Again he clears his throat and she lurches to silence him, her hand raised to slap his face. Big Grace springs from her seat. Maybe I imagine that she snarls.
Charmian lets her hand fall and turns on her heel.
‘Yeah, off she goes like Lady bloody Macbeth…’ George jeers as she flees with a napkin pressed to her face.
‘Don’t worry, darling. Little Ricky of Bayswater is the only one letting a cat out of a bag today,’ he hollers after her.

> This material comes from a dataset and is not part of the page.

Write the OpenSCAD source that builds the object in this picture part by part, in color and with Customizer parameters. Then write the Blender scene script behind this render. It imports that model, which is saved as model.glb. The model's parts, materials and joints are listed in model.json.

There’s something of the exclusive club about the writers’ community and we’re a little nervous the first time we arrive at Chuck and Gordon’s. I’m all dressed up in one of the petticoats that Magda has started to sell behind Lagoudera, the bodice patterned with dye made from beetroots and onions and ruffled with lace she’s dipped in a tub of Indian tea. Jimmy wears his one and only tie loosely knotted, his best poem in the pocket of his trousers.
The rooms of Gordon Merrick’s house are like something from a magazine, with perfectly placed rugs and paintings and exotic objets he and Chuck have collected on their travels. Through an archway lies a tantalising glimpse of warm polished boards and a lamp beside a velvet-canopied day bed, rose-coloured cushions, an entire glowing wall of leather-bound books. We barely linger, lured on by the scent of roasting lamb and rosemary, and in the courtyard Chuck trots over in his colourful shirt, demanding I twirl because he knows Magda made my dress.
Jimmy checks his pocket, yet again, for the dog-eared copy of Ambit with his dystopian poem on page eleven.